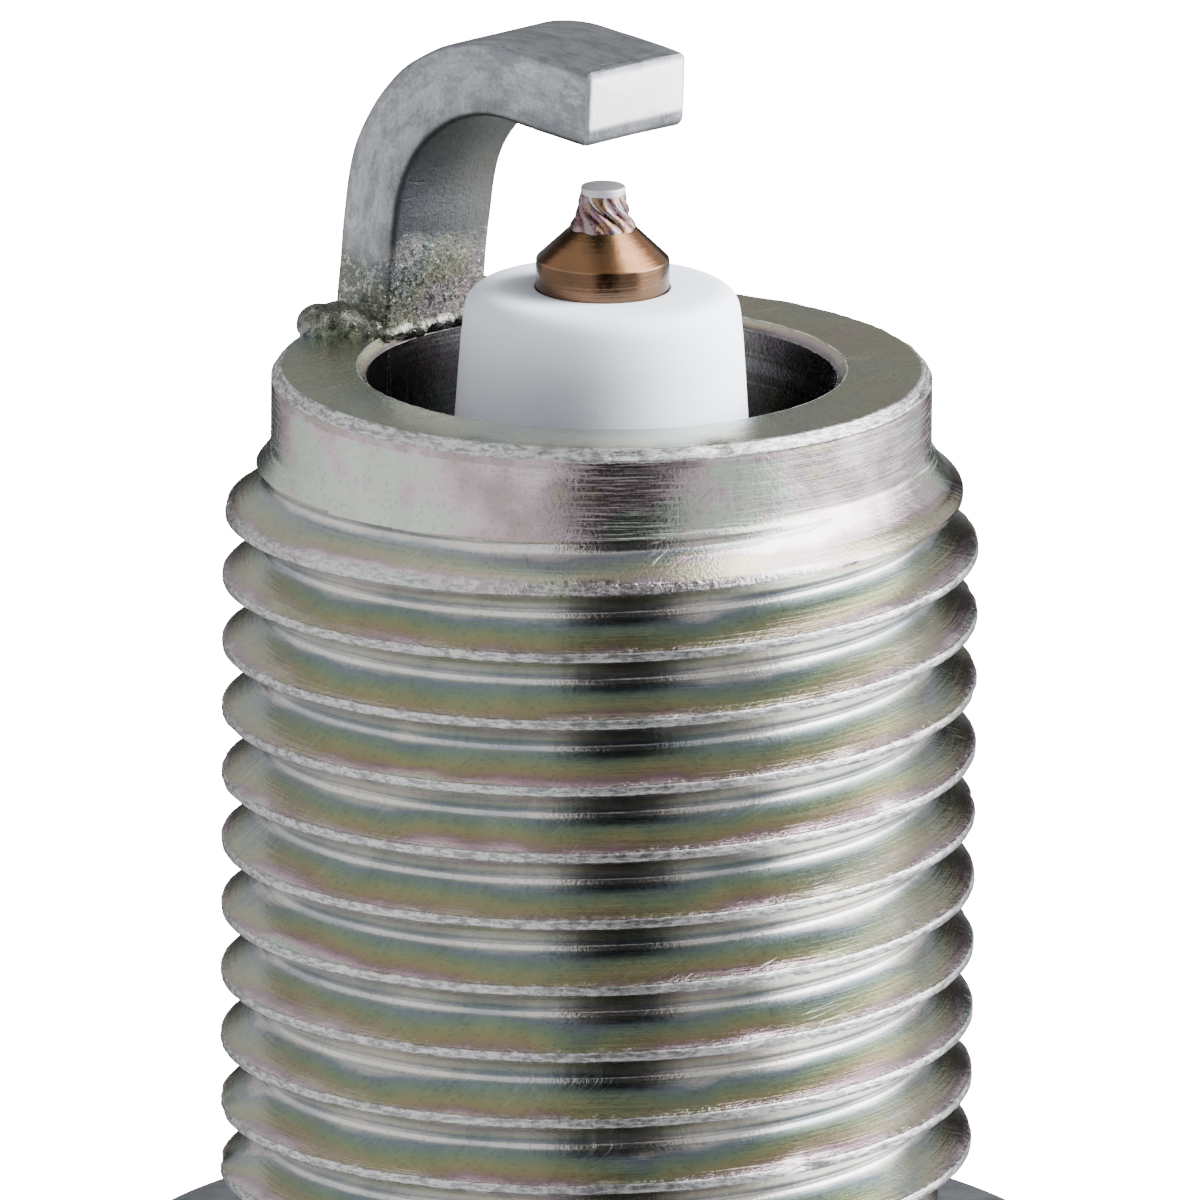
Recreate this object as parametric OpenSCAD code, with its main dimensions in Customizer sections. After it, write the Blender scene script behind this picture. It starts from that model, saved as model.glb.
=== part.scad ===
// Spark plug with a 14 mm thread, a fine-wire centre electrode and a removable barrel terminal.
// Millimetres. +Z runs along the axis to the firing end. The origin is the centre of the gasket's
// sealing face, and the ground strap lies in the XZ plane with its foot on the -X side.

/* [Thread] */
// Major diameter of the shell's thread
thread_d = 13.84; // [13.72:0.02:13.94]
// Axial distance between thread crests
thread_pitch = 1.25; // [1:0.25:1.5]
// Radial height of the thread
thread_depth = 0.7; // [0.5:0.05:0.75]
// Length from the flange's seat to the shell's end face
reach = 19; // [18:0.5:22]
// Number of full thread crests
thread_turns = 11; // [8:1:11]

/* [Shell] */
// Bore at the firing end
shell_bore_d = 8.6; // [8.4:0.1:8.8]
// Diameter of the plain pilot above the thread
pilot_d = 12.2; // [12:0.1:12.4]
// Height of the plain pilot
pilot_h = 1.6; // [1:0.1:1.8]
// Size across the flats of the hexagon
hex_af = 16; // [15.8:0.1:16.4]
// Height of the hexagon
hex_h = 8.5; // [7.5:0.5:8.5]
// Diameter of the flange that carries the gasket
flange_d = 18.9; // [18.6:0.1:20]

/* [Gasket] */
// Outer diameter of the folded ring
gasket_d = 18.4; // [18:0.1:18.6]
// Height of the folded ring before it is crushed
gasket_h = 1.9; // [1.8:0.05:2.1]
// Thickness of the sheet that it is folded from
gasket_sheet = 0.4; // [0.3:0.05:0.45]

/* [Insulator] */
// Height of the nose above the shell's end face
nose_rise = 1.5; // [1:0.1:2]
// Diameter of the nose at its tip
nose_d = 5.3; // [5:0.1:5.4]
// Diameter of the exposed rear part
insulator_d = 10.4; // [10.2:0.1:10.6]
// Distance from the gasket's sealing face to the insulator's rear end
insulator_rear = 43; // [41:0.5:45]
// Number of ribs on the rear part
rib_count = 5; // [3:1:5]

/* [Electrodes] */
// Diameter of the centre electrode's rod
rod_d = 2.5; // [2.4:0.05:2.6]
// Diameter of the fine-wire tip
tip_d = 0.76; // [0.5:0.02:0.8]
// Height of the tip's end above the shell's end face
tip_rise = 3.4; // [3.35:0.05:3.6]
// Width of the ground strap
strap_w = 2.6; // [2.2:0.1:2.7]
// Thickness of the ground strap
strap_t = 1.42; // [1.1:0.02:1.5]
// Height of the strap's top above the shell's end face
strap_rise = 6; // [5.8:0.05:6.2]
// Angle by which the strap's arm dips towards its free end
strap_dip = 3.5; // [0:0.5:5]
// Distance that the strap's end passes the axis
strap_past_axis = 0.92; // [0.6:0.02:1.2]

/* [Terminal] */
// Diameter of the barrel terminal
terminal_d = 6.35; // [6.3:0.05:6.4]
// Length of the barrel terminal
terminal_h = 8.5; // [8:0.1:9]
// Diameter over the stud's screw end
stud_d = 3.9; // [3.86:0.01:3.94]

/* [Hidden] */
$fn = 96;
small_fn = 48;
wire_fn = 32;
round_steps = 8;
over = 1;

// Radii and heights that several pieces share
thread_r = thread_d / 2;
root_r = thread_r - thread_depth;
crest_flat = thread_pitch / 8;
flank_run = thread_depth * tan(30);
seat_z = -gasket_h;
end_z = seat_z + reach;
bore_r = shell_bore_d / 2;
pilot_r = pilot_d / 2;
rim_chamfer = 0.16;
neck_r = root_r - 0.1;
neck_slope_h = 0.15;
first_crest_z = 1.6;
gasket_grip = 0.17;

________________

- STATED EXERCISE
Your task is to quote the listing above word for word.

- RESPONSE
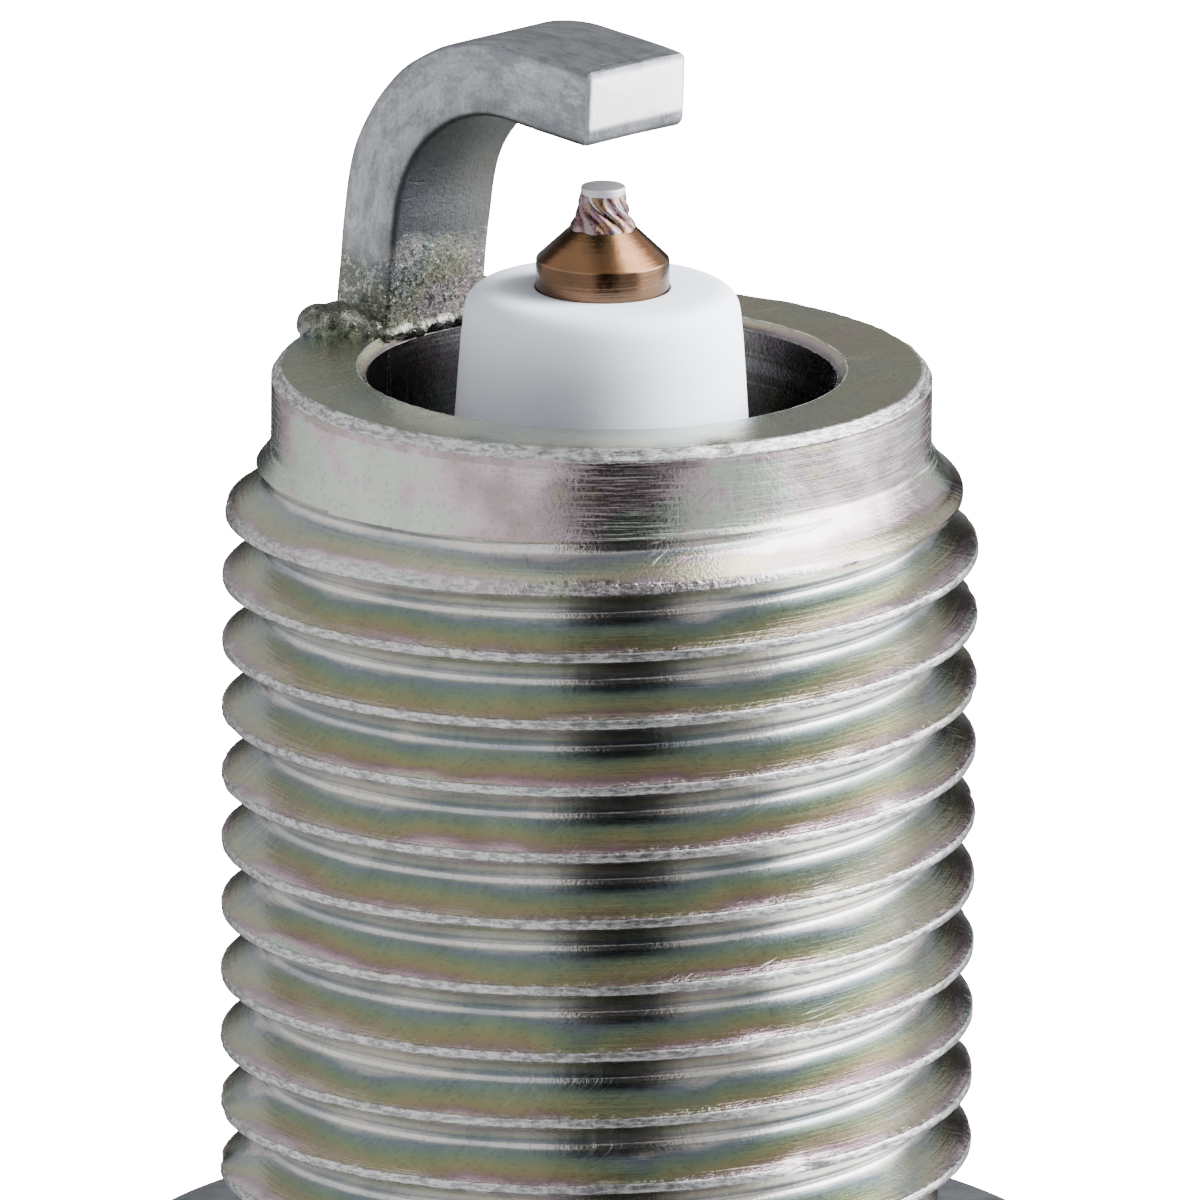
Recreate this object as parametric OpenSCAD code, with its main dimensions in Customizer sections. After it, write the Blender scene script behind this picture. It starts from that model, saved as model.glb.
=== part.scad ===
// Spark plug with a 14 mm thread, a fine-wire centre electrode and a removable barrel terminal.
// Millimetres. +Z runs along the axis to the firing end. The origin is the centre of the gasket's
// sealing face, and the ground strap lies in the XZ plane with its foot on the -X side.

/* [Thread] */
// Major diameter of the shell's thread
thread_d = 13.84; // [13.72:0.02:13.94]
// Axial distance between thread crests
thread_pitch = 1.25; // [1:0.25:1.5]
// Radial height of the thread
thread_depth = 0.7; // [0.5:0.05:0.75]
// Length from the flange's seat to the shell's end face
reach = 19; // [18:0.5:22]
// Number of full thread crests
thread_turns = 11; // [8:1:11]

/* [Shell] */
// Bore at the firing end
shell_bore_d = 8.6; // [8.4:0.1:8.8]
// Diameter of the plain pilot above the thread
pilot_d = 12.2; // [12:0.1:12.4]
// Height of the plain pilot
pilot_h = 1.6; // [1:0.1:1.8]
// Size across the flats of the hexagon
hex_af = 16; // [15.8:0.1:16.4]
// Height of the hexagon
hex_h = 8.5; // [7.5:0.5:8.5]
// Diameter of the flange that carries the gasket
flange_d = 18.9; // [18.6:0.1:20]

/* [Gasket] */
// Outer diameter of the folded ring
gasket_d = 18.4; // [18:0.1:18.6]
// Height of the folded ring before it is crushed
gasket_h = 1.9; // [1.8:0.05:2.1]
// Thickness of the sheet that it is folded from
gasket_sheet = 0.4; // [0.3:0.05:0.45]

/* [Insulator] */
// Height of the nose above the shell's end face
nose_rise = 1.5; // [1:0.1:2]
// Diameter of the nose at its tip
nose_d = 5.3; // [5:0.1:5.4]
// Diameter of the exposed rear part
insulator_d = 10.4; // [10.2:0.1:10.6]
// Distance from the gasket's sealing face to the insulator's rear end
insulator_rear = 43; // [41:0.5:45]
// Number of ribs on the rear part
rib_count = 5; // [3:1:5]

/* [Electrodes] */
// Diameter of the centre electrode's rod
rod_d = 2.5; // [2.4:0.05:2.6]
// Diameter of the fine-wire tip
tip_d = 0.76; // [0.5:0.02:0.8]
// Height of the tip's end above the shell's end face
tip_rise = 3.4; // [3.35:0.05:3.6]
// Width of the ground strap
strap_w = 2.6; // [2.2:0.1:2.7]
// Thickness of the ground strap
strap_t = 1.42; // [1.1:0.02:1.5]
// Height of the strap's top above the shell's end face
strap_rise = 6; // [5.8:0.05:6.2]
// Angle by which the strap's arm dips towards its free end
strap_dip = 3.5; // [0:0.5:5]
// Distance that the strap's end passes the axis
strap_past_axis = 0.92; // [0.6:0.02:1.2]

/* [Terminal] */
// Diameter of the barrel terminal
terminal_d = 6.35; // [6.3:0.05:6.4]
// Length of the barrel terminal
terminal_h = 8.5; // [8:0.1:9]
// Diameter over the stud's screw end
stud_d = 3.9; // [3.86:0.01:3.94]

/* [Hidden] */
$fn = 96;
small_fn = 48;
wire_fn = 32;
round_steps = 8;
over = 1;

// Radii and heights that several pieces share
thread_r = thread_d / 2;
root_r = thread_r - thread_depth;
crest_flat = thread_pitch / 8;
flank_run = thread_depth * tan(30);
seat_z = -gasket_h;
end_z = seat_z + reach;
bore_r = shell_bore_d / 2;
pilot_r = pilot_d / 2;
rim_chamfer = 0.16;
neck_r = root_r - 0.1;
neck_slope_h = 0.15;
first_crest_z = 1.6;
gasket_grip = 0.17;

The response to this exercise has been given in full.